Not being “worldly” sums up about half the messages I heard growing up in the church. Whatever being a Christian was (separation and personal piety?) it was not like the world.

The world drank and danced we didn’t, though to be fair most of us probably couldn’t have danced even if we tried.

The world gleefully watched movies that were filled with debauchery and sin, while we only saw movies rated R when it was for violence. The world favored political movement we opposed, social trends we preached against, and the abandonment of biblical principles we held dear.

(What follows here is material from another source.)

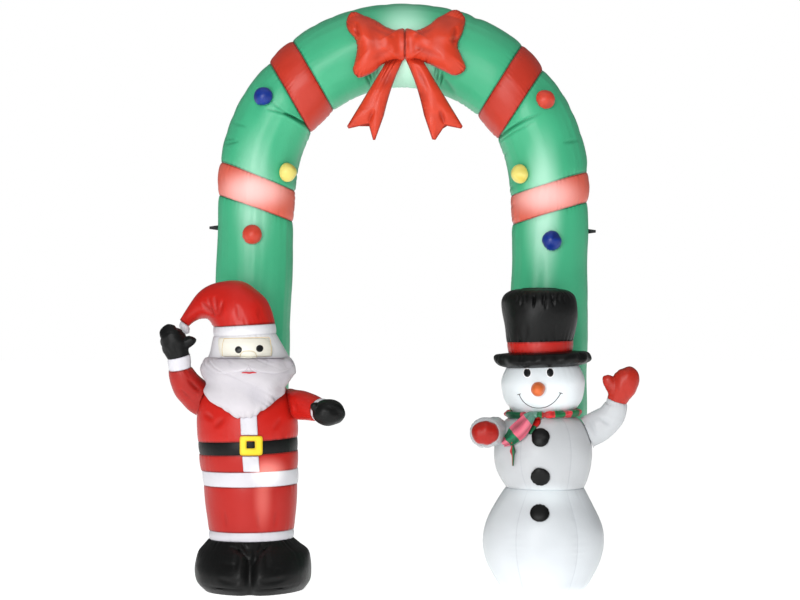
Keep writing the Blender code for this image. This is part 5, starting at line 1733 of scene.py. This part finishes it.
@dataclass
class Elder:
    """The bearded figure before the left leg."""

    boots: Slice = Slice(
        "elder_boots", ELDER_BOOTS, 0.0, ELDER_HEM, BLACK, Tucks(0.03, 0.0075, 0.045, 1001),
        stands=True, dent=0.0035, columns=208, wide=0.006, creases=troughs((-676, 190, -592, 120, 12, 7, 12),
            (-507, 197, -580, 110, 12, 7, -10), (-630, 200, -600, 160, 9, 7), (-545, 200, -570, 155, 9, 7),
            (-712, 130, -640, 122, 4, 10, -6), (-520, 110, -450, 106, 4, 10, -6),
            (-720, 70, -620, 60, 4, 12, -6), (-560, 60, -440, 70, 4, 12, -6), (-790, 36, -605, 30, 6, 4, -4),
            (-580, 30, -395, 36, 6, 4, -4), (-640, 180, -650, 100, 4, 10), (-530, 180, -520, 100, 4, 10)))
    slices: tuple[Slice, ...] = (
        Slice("elder_hem_trim", ELDER, ELDER_HEM, 0.241, WHITE, Tucks(0.022, 0.0036, 0.02, 1011),
              dent=0.002, wide=0.004),
        Slice("elder_skirt", ELDER, 0.241, 0.424, RED_WARM, Tucks(0.024, 0.0026, 0.022, 1021), pull=0.4,
              creases=troughs((-690, 262, -700, 330, 3, 8), (-560, 258, -566, 330, 3, 8),
                              (-500, 262, -492, 330, 3, 8))),
        Slice("elder_waist_trim", ELDER, 0.424, 0.483, WHITE, Tucks(0.02, 0.003, 0.022, 1031),
              dent=0.0016, wide=0.005, pull=0.4),
        Slice("elder_tunic", ELDER, 0.483, 0.553, RED_WARM, Tucks(0.022, 0.0026, 0.022, 1041),
              wide=0.005, pull=0.4),
        Slice("elder_belt", ELDER, 0.553, 0.605, BLACK, Tucks(0.02, 0.0024, 0.022, 1051),
              wide=0.005, pull=0.4),
        Slice("elder_chest", ELDER, 0.605, 0.832, RED, Tucks(0.024, 0.003, 0.026, 1061), pull=0.5,
              creases=troughs((-438, 752, -440, 690, 4, 10), (-740, 660, -700, 700, 4, 12),
                              (-500, 650, -470, 700, 3, 10), (-780, 715, -745, 690, 5, 10))),
        Slice("elder_head", ELDER_HEAD, ELDER_NECK, ELDER_HAT_UNDER, WHITE,
              Tucks(0.024, 0.004, 0.03, 1071), dent=0.002, pull=0.3),
    )
    brim: Slice = Slice("elder_hat_brim", ELDER_BRIM, ELDER_HAT_UNDER, ELDER_HAT_OVER, WHITE,
                        Tucks(0.02, 0.003, 0.022, 1081), dent=0.002, wide=0.004, pull=0.2)
    plackets: tuple[Pad, ...] = tuple(
        Pad(f"elder_placket_{part}", ELDER, rows, WHITE, shift=0.021, columns=72, steps=36, round_end=0.003,
            uneven=0.0008)
        for part, rows in (("upper", mm((632, 33, 1), (672, 33, 4), (712, 33, 1))),
                           ("lower", mm((487, 32, 1), (518, 32, 4), (549, 32, 1)))))
    beard: Pad = Pad(
        "elder_beard", BEARD_BED,
        mm((700, 26, 12), (714, 46, 24), (738, 90, 38), (764, 126, 46), (804, 150, 51), (851, 159, 52),
            (883, 174, 46), (918, 176, 30), (938, 168, 10)),
        BEARD, rim=0.005, tucks=Tucks(0.017, 0.013, 0.034, 1091), uneven=0.0035, round_end=0.008,
        columns=240, steps=112, jag=0.005)
    face: Pad = Pad(
        "elder_face", ELDER_HEAD,
        mm((942, 98, 3), (960, 104, 12), (990, 104, 12), (1016, 98, 3)),
        CREAM, columns=180, steps=60, uneven=0.001, round_end=0.003)
    hat: Cone = Cone("elder_hat", mm((-503, 1071.6, -757, 1058.2, 128), (-520, 1126, -763, 1072, 122),
        (-555, 1185, -770, 1084, 113), (-611, 1232, -780, 1091, 99), (-680, 1248, -793, 1092, 82),
        (-748, 1236, -807, 1090, 66), (-809, 1203, -823, 1083, 51), (-850, 1157, -838, 1074, 38),
        (-890, 1086, -852, 1061, 19)), RED, Tucks(0.026, 0.004, 0.03, 1101), troughs(
            (-740, 1100, -797, 1160, 7, 10), (-746, 1106, -770, 1180, 6, 9), (-728, 1100, -742, 1185, 6, 10),
            (-722, 1098, -706, 1170, 5, 9), (-640, 1085, -650, 1150, 3, 10), (-560, 1090, -565, 1140, 3, 10)))
    hat_tip: Cone = Cone("elder_hat_tip", mm((-890.6, 1085, -852.4, 1060, 19), (-897, 1066, -851, 1048, 23),
        (-890, 1045, -853, 1036, 19), (-876, 1029, -861, 1027, 7)),
        WHITE, Tucks(0.014, 0.0022, 0.018, 1111), columns=56, wide=0.003, closes=True)
    raised: Limb = Limb(mm((-780, -110, 752, 66, 58), (-829, -120, 790, 66, 58), (-860, -140, 830, 61, 56),
        (-879, -158, 872, 52, 50), (-884.5, -164, 893, 46, 45), (-886.5, -168, 916, 47, 46),
        (-888.8, -172, 940, 46, 45), (-902, -178, 985, 54, 50), (-914, -184, 1026, 50.5, 48),
        (-918, -188, 1050, 40, 38), (-914, -190, 1070, 14, 14)))
    raised_thumb: Limb = Limb(mm((-880, -182, 983, 24, 24), (-850, -187, 999, 24, 25),
        (-828, -190, 1010, 19, 20), (-818, -192, 1014, 7, 7)))
    level: Limb = Limb(mm((-450, -112, 752, 56, 58), (-400, -165, 746, 58, 58), (-345, -222, 736, 52, 52),
        (-318, -254, 730, 47, 47), (-309, -265, 728, 48, 48), (-300, -276, 726.5, 47, 46),
        (-288, -300, 725, 63, 50), (-277, -328, 724, 66, 52), (-268, -356, 723, 46, 38),
        (-264, -368, 723, 14, 12)), (0, 0, 1))
    level_thumb: Limb = Limb(mm((-318, -318, 740, 18, 18), (-332, -333, 747, 20, 20),
        (-335, -350, 750, 16, 16), (-334, -358, 750, 6, 6)), (0, 0, 1))

    def arms(self) -> tuple[Sleeve | Mitten, ...]:
        """The pieces of both arms."""
        return (
            Sleeve("elder_sleeve_raised", self.raised, 0, 4, SLEEVE_RED,
                   Tucks(0.022, 0.005, 0.03, 1201), troughs(
                       (-800, 800, -850, 850, 5, 10), (-830, 760, -880, 810, 4, 9)), beside(ELDER, -1)),
            Sleeve("elder_cuff_raised", self.raised, 4, 6, WHITE, Tucks(0.018, 0.0024, 0.018, 1211),
                   wide=0.0035, pull=0.3),
            Mitten("elder_mitten_raised", self.raised, 6, self.raised_thumb, BLACK,
                   Tucks(0.02, 0.004, 0.024, 1221)),
            Sleeve("elder_sleeve_side", self.level, 0, 3, RED, Tucks(0.022, 0.005, 0.034, 1231), troughs(
                (-455, 790, -440, 715, 7, 12), (-430, 780, -410, 720, 4, 10)), beside(ELDER, 1)),
            Sleeve("elder_cuff_side", self.level, 3, 5, WHITE, Tucks(0.018, 0.0024, 0.018, 1241),
                   wide=0.0035, pull=0.3),
            Mitten("elder_mitten_side", self.level, 5, self.level_thumb, BLACK,
                   Tucks(0.02, 0.004, 0.024, 1251), hem=0.0006),
        )

    def buckle(self) -> None:
        """The yellow square frame on the belt, with its hole."""
        turn = 2 * math.pi * np.linspace(0, 1, 161)[:-1]

        def rounded(x0: float, x1: float, z0: float, z1: float, power: float) -> Array:
            """A rectangle with round corners."""
            return stack((x0 + x1) / 2 + (x1 - x0) / 2 * squared(np.cos(turn), power),
                         (z0 + z1) / 2 + (z1 - z0) / 2 * squared(np.sin(turn), power))

        piece = frame_between("elder_buckle_cloth", rounded(-0.633, -0.543, 0.553, 0.63, 0.22),
                              rounded(-0.606, -0.573, 0.581, 0.61, 0.28), (0.0068, 0.0135),
                              lambda x: ELDER.front(x, 0.6))
        dress(piece, "elder_buckle", YELLOW)

    def features(self, face: Object, beard: Object) -> None:
        """Eyes, nose, mouth, moustache and the stitched outline of the face."""
        bed = Bed(face)
        for side, x, z in (("left", -0.6405, 0.97), ("right", -0.557, 0.9745)):
            Applique(f"elder_eye_{side}", ellipse(x, z, 0.014, 0.014), (x, z), INK,
                     crown=0.0025, columns=48, rows=16).build(bed)
        both = Bed(face, beard)
        nose = mm((-633, 931), (-633, 945), (-628, 958), (-617, 964), (-601, 965.5), (-585, 964), (-574, 958),
            (-569, 945), (-569, 931))
        Applique("elder_nose", (*nose, (-0.601, 0.929)), (-0.601, 0.948), CREAM, crown=0.005,
                 columns=96, rows=20).build(both)
        Stitching("elder_nose_stitch", nose, TAN, 0.0011).build(both)
        face_edge = mm((-706, 944), (-708, 975), (-702, 1008), (-690, 1013), (-610, 1016.5), (-535, 1019),
                       (-519, 1016), (-513, 990), (-514, 944))
        Stitching("elder_face_stitch", face_edge, TAN, 0.0011, steps=160).build(bed)
        moustache = mm((-596, 939), (-650, 942), (-710, 941), (-756, 930), (-768, 908), (-740, 885),
            (-700, 875.5), (-660, 879), (-625, 885), (-596, 888), (-567, 885), (-532, 879), (-492, 875.5),
            (-452, 885), (-424, 908), (-436, 930), (-482, 941), (-542, 942))
        under = Bed(beard, face)
        piece = Applique("elder_moustache", moustache, (-0.596, 0.911), BEARD, crown=0.012,
                         tucks=Tucks(0.026, 0.005, 0.02, 1301), columns=240, rows=44, creases=troughs(
                             (-680, 938, -660, 900, 3, 7), (-515, 938, -535, 900, 3, 7))).build(under)
        Stitching("elder_mouth", mm((-624, 880), (-608, 881.5), (-594, 880), (-580, 881.5), (-565, 880)), LIP,
                  0.0036, taper=True).build(Bed(piece, beard))

    def build(self) -> None:
        """Make and dress the figure from the ground up."""
        for piece in (self.boots, *self.slices, self.brim, *self.plackets, self.hat, self.hat_tip,
                      *self.arms()):
            piece.build()
        self.buckle()
        self.features(self.face.build(), self.beard.build())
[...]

Faithfulness to God looked like defining ourselves over and against the world outside our doors. And the thing is, there was something to that. The Scriptures do tell us not be of the world. We had a harder time with the other part of that verse, that we should be in the world, but it was better than nothing right?

Well, perhaps not.

See over time I’ve noticed something. In much of Christian sub-culture the ways we claim to oppose the world around us may actually serve to inoculate us against facing the reality that often we are the worldly ones, the ones who are participating in the systems of sin and injustice.

So that we focus getting Christ back in Christmas, while engaging in the worship of consumerism and exploitation of cheap labor that the season entails. We will sacrifice to the gods of the market, as long as there is a nativity in front of the mall. Sort of an adventure in missing the point.

We pour money into political candidates who take our side on issues we’ve decided are key to our worldview (despite being nowhere in Scripture) and turn a blind eye to that candidate’s actions against the poor and the alien, two groups the Bible speaks of from beginning to end.

We insist that women dress modestly because they have value before God, a value that culture is trying to take from them, and then in all sorts of ways treat women as second class citizens of God’s kingdom.

The Bible tells us we should be in the world but not of it. Somehow we’ve often managed to do the opposite. We avoid being in the world at all costs, but look just like it. Our participation in the system of sin and injustice simply has a religious veneer to it which inoculates us from seeing the reality of our lives.